Lost profits may be in the form of diverted sales, eroded prices, or increased expenses. It should be noted that an infringer’s foreign sales are not included in this calculation because protection only extends to infringement in the United States.

Measured by a reasonable royalty

In the event a patent owner cannot prove the above, his damages are limited to a “reasonable royalty.” A reasonable royalty is generally the amount at which a person desiring to manufacture and sell a patented product would be willing to pay as a royalty to the patent owner. The factors considered in this analysis are called the Georgia-Pacific factors (from Georgia-Pacific Corp v. United States Plywood Corp.):

  • The royalties received by the patent owner for the licensing of the subject patent.
  • The rates paid by the licensee for the use of other patents comparable to the subject patent.
  • The nature and scope of the license, as exclusive or non-exclusive.
  • The licensor’s established policy and marketing program to maintain his patent monopoly by not licensing others to use the invention or by granting licenses under special conditions designed to preserve that monopoly.
  • The commercial relationship between the licensor and licensee.
  • The effect of selling the patented specialty in promoting sales of other products of the licensee; the existing value of the invention to the licensor as a generator of sales of his non-patented items; and the extent of such derivative or convoyed sales.
  • The duration of the patent and the term of the license.
  • The established profitability of the product made under the patent; its commercial success; and its current popularity.
  • The utility and advantages of the patent property over the old modes or devices, if any, that had been used for working out similar results.
  • The nature of the patented invention; the character of the commercial embodiment of it as owned and produced by the licensor; and the benefits to those who have used the invention.
  • The extent to which the infringer has made use of the invention; and any evidence probative of the value of that use.
  • The portion of the profit or of the selling price that may be customary in the particular business or in comparable businesses to allow for the use of the invention or analogous inventions.
  • The portion of the realizable profit that should be credited to the invention as distinguished from non-patented elements, the manufacturing process, business risks, or significant features or improvements added by the infringer.
  • The opinion testimony of qualified experts.
  • The amount that a licensor (such as the patent owner) and a licensee (such as the infringer) would have agreed upon (at the time the infringement began) if both had been reasonably and voluntarily trying to reach an agreement.

Indirect damages

Generally, indirect or consequential damages (such as lost supply sales) are not recoverable.

Interest on damages award

35 U.S.C.A. § 284 provides as follows regarding interest: “Upon finding for the claimant the court shall award the claimant damages … together with interest and costs as fixed by the court.”

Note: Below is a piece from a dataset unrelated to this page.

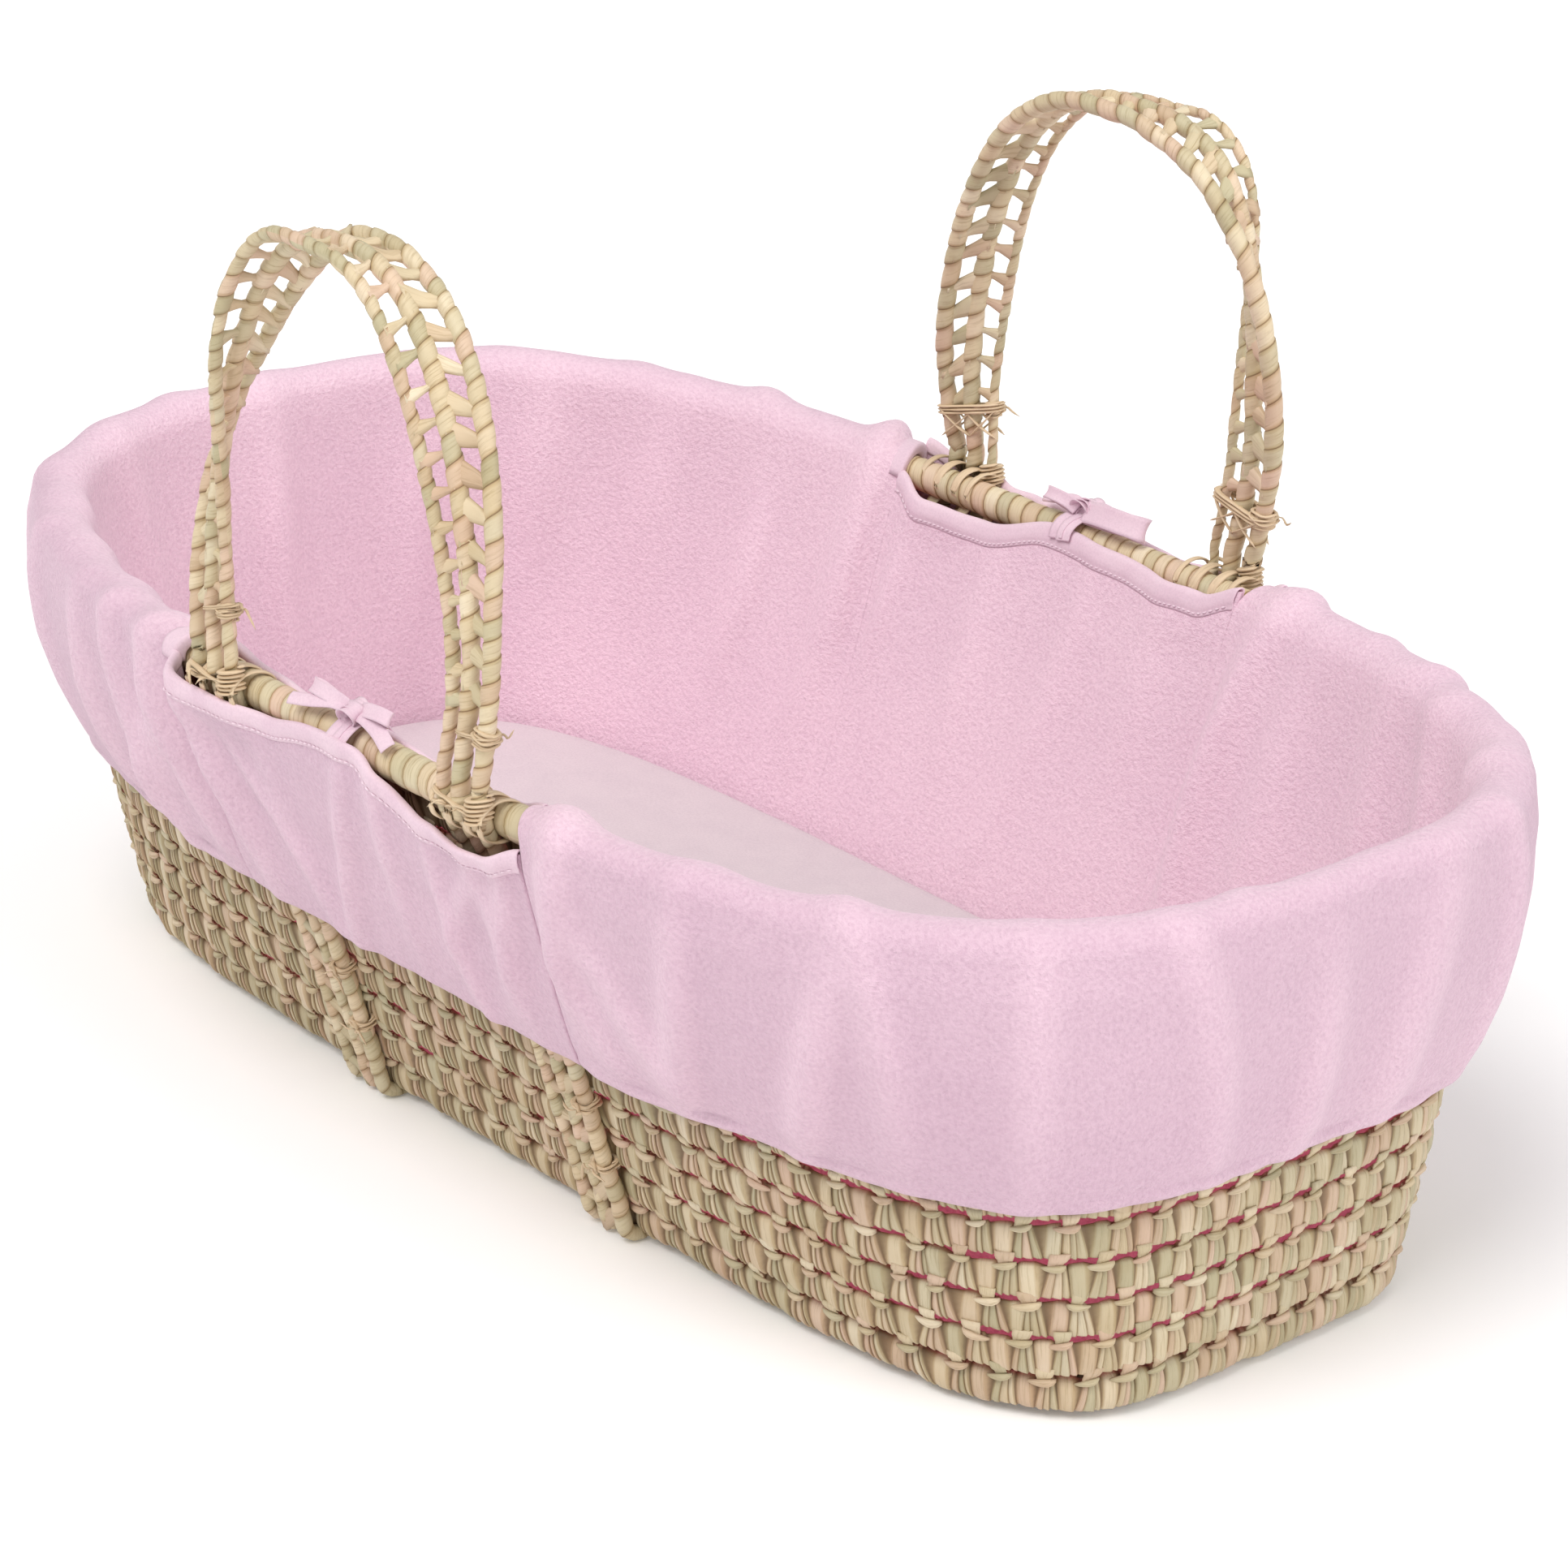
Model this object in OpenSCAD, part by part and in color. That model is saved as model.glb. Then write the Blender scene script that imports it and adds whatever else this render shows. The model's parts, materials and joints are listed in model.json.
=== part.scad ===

Both pre-judgment and post-judgment interest are included.

Exemplary (or, punitive) damages

35 U.S.C.A. § 284 provides as follows regarding exemplary damages: “When the damages are not found by a jury, the court shall assess them. In either event, the court may increase the damages up to three times the amount found or assessed.”

A patent owner can win exemplary damages, up to and including three times the actual damages, where the infringer has knowingly, deliberately, intentionally, willfully, or wantonly infringed the patent. While “willful infringement” is a nebulous fact inquiry, the primary question is whether the infringer, acting in good faith, had reason to believe that it had the right to act in the infringing manner. The In re Seagate Technology test is comprised of two parts:

  • Did the infringer act despite an objectively high likelihood that his actions would constitute infringement of a valid patent? (Note, the infringer’s actual state of mind is irrelevant).
  • Was this risk either known or so obvious that it should’ve been known to the infringer?